Source data
*-*-*
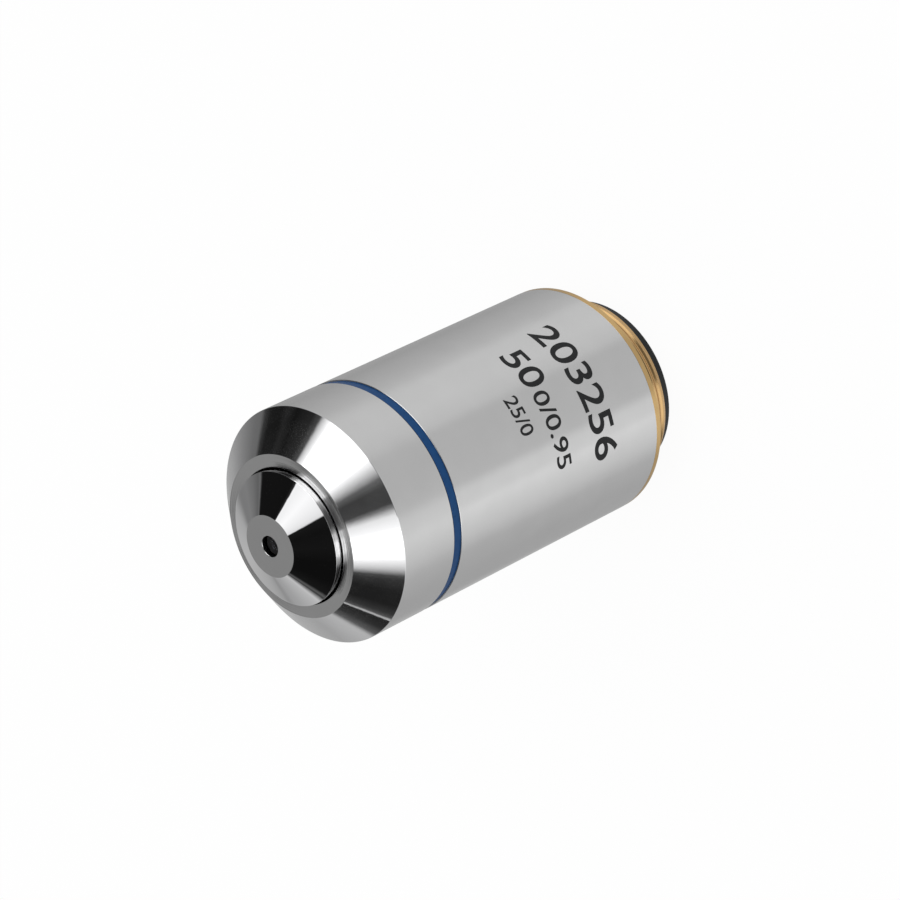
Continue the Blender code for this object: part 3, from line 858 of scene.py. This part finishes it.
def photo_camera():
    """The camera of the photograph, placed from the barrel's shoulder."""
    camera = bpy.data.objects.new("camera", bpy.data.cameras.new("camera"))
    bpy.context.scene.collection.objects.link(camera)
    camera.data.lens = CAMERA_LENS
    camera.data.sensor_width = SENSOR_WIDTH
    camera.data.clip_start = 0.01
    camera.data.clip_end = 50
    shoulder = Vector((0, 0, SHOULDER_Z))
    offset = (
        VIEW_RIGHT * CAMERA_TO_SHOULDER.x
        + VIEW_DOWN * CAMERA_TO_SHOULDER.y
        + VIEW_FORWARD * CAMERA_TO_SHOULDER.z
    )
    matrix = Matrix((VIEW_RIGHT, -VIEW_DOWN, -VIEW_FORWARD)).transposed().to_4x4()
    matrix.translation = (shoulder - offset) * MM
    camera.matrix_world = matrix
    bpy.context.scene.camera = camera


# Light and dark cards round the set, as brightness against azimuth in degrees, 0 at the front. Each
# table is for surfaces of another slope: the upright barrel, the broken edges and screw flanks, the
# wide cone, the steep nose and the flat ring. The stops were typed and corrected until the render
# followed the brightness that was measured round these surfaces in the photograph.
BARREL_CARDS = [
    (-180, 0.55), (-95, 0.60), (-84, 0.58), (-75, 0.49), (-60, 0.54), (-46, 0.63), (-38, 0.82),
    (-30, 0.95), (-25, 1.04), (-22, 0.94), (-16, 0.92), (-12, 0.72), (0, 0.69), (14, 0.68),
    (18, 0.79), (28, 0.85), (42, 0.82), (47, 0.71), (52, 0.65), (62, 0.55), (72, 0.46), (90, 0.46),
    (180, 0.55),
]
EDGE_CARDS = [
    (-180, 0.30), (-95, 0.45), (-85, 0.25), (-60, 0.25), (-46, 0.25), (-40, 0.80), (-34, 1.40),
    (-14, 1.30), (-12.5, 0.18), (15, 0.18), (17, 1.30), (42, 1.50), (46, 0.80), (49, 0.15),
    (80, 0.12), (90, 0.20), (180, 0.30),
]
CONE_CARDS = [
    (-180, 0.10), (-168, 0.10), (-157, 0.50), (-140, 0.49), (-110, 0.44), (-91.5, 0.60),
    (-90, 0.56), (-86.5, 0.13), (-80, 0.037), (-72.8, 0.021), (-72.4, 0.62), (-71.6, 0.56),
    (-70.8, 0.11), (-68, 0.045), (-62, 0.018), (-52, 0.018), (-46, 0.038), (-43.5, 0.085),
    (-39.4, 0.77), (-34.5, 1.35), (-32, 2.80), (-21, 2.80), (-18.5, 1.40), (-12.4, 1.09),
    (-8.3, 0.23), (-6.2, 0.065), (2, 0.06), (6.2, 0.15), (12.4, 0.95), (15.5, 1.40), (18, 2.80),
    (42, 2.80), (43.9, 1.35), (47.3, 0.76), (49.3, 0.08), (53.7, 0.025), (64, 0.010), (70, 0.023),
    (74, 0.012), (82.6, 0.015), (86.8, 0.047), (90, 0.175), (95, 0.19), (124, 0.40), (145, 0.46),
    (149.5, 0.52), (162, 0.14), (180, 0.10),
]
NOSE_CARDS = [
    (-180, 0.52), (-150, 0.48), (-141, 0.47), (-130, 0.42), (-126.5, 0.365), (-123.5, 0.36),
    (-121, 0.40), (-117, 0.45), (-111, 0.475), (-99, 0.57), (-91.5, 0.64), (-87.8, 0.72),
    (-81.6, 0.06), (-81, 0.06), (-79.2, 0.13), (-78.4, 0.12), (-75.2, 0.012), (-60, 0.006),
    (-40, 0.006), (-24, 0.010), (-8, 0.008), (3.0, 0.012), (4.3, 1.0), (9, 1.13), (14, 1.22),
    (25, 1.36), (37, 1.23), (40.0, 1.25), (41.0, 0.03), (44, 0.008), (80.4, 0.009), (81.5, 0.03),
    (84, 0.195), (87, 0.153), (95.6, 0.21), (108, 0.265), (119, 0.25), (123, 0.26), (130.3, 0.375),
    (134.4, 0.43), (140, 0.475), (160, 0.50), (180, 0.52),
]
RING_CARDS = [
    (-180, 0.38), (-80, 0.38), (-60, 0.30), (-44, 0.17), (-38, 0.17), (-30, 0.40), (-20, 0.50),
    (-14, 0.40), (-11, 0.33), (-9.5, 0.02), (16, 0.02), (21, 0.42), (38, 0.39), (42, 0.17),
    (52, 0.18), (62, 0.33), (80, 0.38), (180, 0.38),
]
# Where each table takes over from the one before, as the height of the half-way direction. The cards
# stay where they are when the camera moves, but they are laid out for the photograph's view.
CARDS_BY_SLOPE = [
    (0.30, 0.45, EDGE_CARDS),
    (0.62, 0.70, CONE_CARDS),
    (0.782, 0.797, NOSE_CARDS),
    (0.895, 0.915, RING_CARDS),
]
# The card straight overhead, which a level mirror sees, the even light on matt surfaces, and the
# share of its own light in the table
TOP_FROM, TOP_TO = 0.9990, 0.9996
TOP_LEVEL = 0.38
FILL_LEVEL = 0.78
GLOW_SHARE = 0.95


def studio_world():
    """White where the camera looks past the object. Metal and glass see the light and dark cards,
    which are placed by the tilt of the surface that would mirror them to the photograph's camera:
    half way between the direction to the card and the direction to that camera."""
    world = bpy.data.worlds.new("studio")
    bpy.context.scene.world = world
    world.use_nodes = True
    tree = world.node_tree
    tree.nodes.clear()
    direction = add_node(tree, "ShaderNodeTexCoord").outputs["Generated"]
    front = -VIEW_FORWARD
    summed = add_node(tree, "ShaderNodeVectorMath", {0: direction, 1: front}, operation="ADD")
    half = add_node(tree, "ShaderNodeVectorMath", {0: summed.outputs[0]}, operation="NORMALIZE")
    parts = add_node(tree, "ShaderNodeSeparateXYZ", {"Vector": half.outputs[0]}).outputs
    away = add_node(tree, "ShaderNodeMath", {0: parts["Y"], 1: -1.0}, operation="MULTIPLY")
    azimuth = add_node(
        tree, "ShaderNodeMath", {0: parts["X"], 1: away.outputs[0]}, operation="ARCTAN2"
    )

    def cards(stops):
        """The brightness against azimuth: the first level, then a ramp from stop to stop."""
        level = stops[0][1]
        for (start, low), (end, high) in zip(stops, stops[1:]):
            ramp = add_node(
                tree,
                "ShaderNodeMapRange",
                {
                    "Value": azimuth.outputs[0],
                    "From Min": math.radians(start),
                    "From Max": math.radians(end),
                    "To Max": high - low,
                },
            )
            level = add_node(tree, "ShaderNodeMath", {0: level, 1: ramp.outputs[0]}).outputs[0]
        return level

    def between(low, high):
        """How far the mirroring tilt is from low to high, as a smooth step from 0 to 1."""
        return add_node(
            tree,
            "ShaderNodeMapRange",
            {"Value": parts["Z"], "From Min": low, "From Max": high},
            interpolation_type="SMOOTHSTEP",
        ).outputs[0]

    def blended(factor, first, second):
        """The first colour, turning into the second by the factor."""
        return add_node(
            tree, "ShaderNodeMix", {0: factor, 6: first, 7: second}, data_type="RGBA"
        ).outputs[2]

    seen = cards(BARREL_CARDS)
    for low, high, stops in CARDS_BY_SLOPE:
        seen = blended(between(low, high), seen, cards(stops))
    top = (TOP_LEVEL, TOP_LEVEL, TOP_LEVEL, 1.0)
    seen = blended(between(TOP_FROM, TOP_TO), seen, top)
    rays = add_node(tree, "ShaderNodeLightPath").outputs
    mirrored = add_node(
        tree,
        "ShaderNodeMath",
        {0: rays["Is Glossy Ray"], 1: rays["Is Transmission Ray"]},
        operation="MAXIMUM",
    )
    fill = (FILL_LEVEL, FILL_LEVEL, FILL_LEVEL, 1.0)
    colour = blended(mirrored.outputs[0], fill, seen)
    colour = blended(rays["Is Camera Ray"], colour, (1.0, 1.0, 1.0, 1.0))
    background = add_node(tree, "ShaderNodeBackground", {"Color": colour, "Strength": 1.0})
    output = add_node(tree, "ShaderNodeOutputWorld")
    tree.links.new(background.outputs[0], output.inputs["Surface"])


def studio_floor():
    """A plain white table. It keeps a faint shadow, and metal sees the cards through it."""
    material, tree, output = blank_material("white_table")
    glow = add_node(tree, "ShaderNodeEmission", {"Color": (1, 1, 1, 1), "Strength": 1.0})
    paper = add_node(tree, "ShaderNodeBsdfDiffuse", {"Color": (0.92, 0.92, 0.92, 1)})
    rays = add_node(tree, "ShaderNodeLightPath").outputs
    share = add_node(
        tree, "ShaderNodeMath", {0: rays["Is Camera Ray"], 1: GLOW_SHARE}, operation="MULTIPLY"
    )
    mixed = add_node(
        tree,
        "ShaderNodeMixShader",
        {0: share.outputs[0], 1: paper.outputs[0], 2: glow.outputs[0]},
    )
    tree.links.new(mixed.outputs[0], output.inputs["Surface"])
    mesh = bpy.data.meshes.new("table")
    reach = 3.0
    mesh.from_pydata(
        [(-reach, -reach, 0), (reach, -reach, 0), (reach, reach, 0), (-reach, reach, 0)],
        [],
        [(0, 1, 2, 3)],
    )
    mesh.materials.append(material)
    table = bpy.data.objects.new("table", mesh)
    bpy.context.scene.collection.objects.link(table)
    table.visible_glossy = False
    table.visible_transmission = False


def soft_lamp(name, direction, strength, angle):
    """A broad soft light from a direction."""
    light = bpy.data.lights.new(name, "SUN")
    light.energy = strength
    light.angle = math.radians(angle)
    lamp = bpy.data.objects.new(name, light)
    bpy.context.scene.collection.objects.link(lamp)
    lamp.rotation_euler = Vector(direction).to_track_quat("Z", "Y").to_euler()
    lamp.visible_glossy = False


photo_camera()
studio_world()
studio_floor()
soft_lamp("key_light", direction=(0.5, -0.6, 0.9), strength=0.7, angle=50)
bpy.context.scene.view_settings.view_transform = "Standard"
*-*-*
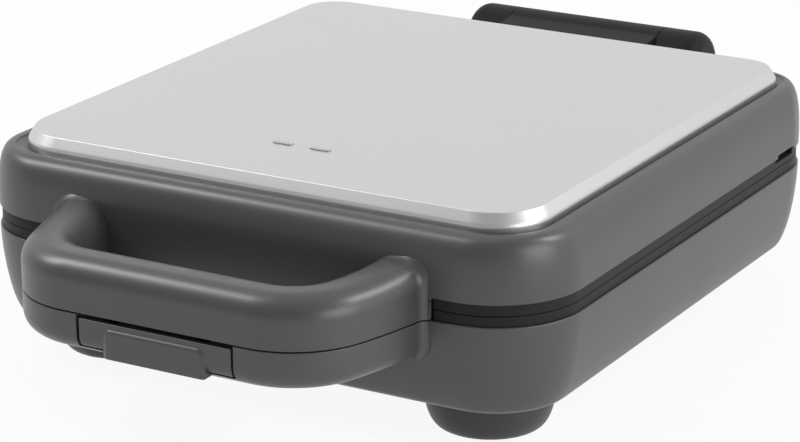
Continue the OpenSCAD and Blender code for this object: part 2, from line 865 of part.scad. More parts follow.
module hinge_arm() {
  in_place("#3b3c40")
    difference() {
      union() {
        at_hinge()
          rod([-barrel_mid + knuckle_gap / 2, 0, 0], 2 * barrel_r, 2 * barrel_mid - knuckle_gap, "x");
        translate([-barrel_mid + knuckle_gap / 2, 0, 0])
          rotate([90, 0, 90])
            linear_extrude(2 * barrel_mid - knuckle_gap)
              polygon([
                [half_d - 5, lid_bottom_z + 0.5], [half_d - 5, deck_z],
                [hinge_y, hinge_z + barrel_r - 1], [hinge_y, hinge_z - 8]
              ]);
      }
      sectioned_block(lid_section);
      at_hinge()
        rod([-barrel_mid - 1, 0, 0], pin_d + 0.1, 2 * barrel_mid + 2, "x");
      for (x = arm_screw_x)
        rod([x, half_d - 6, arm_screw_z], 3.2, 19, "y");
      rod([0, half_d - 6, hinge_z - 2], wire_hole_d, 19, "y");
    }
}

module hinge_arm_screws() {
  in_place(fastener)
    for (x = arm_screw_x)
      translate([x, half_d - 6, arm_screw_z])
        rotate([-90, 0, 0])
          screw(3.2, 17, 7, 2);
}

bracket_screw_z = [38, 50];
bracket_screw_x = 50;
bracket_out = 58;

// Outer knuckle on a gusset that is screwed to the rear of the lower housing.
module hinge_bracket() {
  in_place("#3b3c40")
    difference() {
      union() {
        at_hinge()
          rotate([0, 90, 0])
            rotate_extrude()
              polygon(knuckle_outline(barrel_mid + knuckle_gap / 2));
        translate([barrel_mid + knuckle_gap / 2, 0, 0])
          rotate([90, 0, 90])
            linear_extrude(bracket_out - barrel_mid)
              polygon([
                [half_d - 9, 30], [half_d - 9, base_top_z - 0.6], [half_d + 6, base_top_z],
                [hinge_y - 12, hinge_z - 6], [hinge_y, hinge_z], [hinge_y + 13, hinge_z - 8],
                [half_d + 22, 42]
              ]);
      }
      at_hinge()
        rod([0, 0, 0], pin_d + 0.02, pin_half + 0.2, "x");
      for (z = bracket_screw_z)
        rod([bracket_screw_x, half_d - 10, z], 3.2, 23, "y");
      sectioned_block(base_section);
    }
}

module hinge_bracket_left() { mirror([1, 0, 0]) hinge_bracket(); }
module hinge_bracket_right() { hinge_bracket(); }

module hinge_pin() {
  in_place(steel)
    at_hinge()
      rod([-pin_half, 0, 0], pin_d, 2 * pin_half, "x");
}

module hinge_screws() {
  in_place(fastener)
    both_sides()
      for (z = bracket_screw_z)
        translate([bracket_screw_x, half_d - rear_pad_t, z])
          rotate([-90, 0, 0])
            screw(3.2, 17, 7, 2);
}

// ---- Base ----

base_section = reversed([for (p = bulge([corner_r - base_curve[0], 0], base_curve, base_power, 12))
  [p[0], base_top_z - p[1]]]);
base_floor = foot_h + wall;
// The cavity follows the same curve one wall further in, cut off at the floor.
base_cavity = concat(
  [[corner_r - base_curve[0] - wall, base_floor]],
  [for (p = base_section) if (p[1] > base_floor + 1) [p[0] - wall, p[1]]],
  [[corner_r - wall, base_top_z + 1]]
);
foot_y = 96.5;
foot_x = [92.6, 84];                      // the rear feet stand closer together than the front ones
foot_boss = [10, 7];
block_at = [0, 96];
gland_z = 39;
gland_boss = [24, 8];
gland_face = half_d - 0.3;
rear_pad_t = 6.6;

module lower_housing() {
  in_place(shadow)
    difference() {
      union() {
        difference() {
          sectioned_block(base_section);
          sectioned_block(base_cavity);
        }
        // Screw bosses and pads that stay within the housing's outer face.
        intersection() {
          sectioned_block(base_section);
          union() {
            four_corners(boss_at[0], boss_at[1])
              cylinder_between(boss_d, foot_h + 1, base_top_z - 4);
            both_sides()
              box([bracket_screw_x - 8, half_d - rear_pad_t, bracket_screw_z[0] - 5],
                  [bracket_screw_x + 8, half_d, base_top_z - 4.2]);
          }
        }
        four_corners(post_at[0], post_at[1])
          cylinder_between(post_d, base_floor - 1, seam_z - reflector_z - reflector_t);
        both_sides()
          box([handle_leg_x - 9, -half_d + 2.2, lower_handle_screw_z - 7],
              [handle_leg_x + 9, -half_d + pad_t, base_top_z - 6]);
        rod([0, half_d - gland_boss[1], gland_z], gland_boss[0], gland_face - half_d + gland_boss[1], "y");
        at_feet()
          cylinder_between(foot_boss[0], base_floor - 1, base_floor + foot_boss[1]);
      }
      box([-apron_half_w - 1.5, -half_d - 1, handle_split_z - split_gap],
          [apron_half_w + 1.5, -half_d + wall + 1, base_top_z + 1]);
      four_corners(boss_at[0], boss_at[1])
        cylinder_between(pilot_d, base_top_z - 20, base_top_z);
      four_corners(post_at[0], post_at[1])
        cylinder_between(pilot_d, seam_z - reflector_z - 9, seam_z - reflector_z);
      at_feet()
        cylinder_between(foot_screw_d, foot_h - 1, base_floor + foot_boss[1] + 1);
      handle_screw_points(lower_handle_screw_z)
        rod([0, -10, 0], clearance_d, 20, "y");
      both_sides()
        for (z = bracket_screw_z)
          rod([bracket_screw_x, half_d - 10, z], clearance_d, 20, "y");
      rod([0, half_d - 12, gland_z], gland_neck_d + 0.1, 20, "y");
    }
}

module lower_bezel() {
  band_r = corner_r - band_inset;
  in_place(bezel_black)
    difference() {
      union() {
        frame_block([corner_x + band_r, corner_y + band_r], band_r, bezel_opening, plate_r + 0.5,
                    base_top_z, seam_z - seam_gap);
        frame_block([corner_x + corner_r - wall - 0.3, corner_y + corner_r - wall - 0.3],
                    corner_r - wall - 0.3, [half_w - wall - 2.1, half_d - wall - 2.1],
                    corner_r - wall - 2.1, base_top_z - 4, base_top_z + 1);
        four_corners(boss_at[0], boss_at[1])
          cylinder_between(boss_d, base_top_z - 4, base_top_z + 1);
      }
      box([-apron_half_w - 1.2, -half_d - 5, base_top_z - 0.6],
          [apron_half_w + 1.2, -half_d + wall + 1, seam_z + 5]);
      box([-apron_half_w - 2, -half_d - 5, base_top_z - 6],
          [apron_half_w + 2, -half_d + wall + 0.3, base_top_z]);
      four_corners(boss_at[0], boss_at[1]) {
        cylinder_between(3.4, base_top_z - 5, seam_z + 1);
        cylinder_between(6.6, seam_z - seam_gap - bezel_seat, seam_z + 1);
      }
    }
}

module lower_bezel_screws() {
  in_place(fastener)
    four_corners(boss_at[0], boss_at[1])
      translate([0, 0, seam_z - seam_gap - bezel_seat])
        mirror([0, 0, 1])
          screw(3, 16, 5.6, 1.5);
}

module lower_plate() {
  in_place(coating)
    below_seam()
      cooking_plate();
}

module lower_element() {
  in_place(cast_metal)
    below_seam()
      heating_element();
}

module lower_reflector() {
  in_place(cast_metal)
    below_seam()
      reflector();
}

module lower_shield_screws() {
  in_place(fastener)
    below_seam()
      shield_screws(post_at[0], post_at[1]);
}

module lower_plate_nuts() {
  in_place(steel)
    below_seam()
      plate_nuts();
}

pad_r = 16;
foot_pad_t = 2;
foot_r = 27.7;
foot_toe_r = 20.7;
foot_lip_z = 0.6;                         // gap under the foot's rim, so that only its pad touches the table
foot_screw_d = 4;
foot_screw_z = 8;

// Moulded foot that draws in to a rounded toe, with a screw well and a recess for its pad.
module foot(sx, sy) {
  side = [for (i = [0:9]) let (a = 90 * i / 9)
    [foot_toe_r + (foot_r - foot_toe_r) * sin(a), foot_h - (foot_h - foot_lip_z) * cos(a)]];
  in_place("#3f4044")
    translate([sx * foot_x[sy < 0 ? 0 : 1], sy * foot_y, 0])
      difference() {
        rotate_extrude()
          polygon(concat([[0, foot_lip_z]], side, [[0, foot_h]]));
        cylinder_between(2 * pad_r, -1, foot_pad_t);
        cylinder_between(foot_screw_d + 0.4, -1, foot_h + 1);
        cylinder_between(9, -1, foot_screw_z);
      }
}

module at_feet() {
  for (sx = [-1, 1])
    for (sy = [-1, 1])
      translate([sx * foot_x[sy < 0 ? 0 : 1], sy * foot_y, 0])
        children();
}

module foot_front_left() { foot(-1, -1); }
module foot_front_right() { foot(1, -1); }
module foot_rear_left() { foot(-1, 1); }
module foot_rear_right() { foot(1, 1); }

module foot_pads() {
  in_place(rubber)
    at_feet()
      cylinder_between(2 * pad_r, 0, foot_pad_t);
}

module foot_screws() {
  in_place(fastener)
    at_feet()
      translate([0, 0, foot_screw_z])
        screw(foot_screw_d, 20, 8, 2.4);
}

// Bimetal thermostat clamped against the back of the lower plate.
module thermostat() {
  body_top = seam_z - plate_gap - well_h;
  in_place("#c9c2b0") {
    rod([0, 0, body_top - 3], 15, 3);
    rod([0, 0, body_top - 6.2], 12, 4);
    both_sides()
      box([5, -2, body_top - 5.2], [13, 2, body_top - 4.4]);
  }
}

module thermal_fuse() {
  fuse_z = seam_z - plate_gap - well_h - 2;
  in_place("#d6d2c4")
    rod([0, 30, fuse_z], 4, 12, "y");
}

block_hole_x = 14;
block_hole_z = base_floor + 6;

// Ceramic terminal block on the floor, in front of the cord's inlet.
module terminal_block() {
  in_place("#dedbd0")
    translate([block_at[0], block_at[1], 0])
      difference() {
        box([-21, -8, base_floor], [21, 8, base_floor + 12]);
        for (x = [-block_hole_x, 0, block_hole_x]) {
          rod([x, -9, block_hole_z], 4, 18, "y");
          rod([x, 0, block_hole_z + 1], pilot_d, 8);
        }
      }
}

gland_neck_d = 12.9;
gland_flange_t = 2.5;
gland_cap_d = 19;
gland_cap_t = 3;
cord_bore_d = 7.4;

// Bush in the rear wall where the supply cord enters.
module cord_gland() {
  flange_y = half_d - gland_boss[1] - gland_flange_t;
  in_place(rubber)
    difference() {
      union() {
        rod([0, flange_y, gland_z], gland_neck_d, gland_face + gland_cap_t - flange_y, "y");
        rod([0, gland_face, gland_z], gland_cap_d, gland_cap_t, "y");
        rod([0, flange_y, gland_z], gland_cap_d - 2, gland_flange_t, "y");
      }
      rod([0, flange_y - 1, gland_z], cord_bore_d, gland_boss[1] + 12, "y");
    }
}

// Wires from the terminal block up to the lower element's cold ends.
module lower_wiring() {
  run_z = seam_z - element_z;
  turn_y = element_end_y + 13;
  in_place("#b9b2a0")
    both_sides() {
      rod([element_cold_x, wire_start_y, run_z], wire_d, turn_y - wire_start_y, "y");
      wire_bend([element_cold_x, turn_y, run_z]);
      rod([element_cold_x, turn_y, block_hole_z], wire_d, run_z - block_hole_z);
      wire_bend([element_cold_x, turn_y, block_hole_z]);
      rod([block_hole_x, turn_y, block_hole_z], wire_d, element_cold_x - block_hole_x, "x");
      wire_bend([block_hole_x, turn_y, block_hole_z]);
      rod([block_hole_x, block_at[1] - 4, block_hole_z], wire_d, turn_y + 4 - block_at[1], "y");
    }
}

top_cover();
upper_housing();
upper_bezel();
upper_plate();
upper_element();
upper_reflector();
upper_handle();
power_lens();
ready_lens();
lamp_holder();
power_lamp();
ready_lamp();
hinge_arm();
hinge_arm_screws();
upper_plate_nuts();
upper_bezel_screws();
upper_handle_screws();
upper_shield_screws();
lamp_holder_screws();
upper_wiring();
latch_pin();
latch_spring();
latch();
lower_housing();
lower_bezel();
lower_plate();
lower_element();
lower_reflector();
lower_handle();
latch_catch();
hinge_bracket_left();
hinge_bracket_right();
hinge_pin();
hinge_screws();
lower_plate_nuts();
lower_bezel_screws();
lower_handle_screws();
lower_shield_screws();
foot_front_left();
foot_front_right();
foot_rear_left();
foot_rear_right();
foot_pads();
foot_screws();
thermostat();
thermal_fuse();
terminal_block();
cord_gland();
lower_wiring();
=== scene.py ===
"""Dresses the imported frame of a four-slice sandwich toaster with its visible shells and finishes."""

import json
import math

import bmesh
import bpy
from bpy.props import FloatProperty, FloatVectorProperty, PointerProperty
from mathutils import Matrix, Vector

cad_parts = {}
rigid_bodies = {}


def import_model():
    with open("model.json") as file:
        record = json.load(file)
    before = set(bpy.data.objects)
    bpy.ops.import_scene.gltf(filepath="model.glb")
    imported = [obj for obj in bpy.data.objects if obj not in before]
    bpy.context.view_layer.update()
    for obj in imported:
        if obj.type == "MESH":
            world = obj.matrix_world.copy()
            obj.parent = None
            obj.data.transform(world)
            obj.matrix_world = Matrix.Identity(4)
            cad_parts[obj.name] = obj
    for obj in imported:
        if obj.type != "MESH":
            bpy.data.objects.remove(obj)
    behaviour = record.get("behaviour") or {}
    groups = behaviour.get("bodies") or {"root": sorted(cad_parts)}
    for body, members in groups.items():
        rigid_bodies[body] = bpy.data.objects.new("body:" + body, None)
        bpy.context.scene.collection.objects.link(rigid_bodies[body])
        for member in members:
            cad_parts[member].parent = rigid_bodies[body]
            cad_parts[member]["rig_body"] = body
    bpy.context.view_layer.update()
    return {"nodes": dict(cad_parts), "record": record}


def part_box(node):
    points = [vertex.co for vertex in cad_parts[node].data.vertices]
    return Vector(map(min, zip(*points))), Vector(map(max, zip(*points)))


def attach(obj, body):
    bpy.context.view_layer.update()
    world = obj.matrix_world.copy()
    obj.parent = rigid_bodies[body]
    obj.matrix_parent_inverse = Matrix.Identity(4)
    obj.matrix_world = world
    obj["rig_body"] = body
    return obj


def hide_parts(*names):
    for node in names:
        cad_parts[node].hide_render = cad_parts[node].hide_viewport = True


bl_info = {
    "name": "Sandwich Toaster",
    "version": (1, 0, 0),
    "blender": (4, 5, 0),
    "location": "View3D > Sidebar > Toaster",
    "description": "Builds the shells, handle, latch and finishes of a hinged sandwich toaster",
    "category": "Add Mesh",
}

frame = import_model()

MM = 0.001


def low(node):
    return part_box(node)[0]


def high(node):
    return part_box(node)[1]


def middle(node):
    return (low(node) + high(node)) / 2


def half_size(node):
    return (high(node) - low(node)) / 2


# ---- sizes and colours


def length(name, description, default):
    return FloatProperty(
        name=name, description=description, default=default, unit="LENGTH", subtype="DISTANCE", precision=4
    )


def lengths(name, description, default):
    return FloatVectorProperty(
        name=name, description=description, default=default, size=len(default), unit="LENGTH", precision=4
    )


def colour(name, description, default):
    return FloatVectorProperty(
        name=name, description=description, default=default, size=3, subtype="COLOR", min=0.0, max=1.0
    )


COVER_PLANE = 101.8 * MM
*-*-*
▸ **REQUIRED TASK**:
From the records above, copy every line that holds the word "names".

▸ **FULL OUTPUT**:
def hide_parts(*names):
    for node in names:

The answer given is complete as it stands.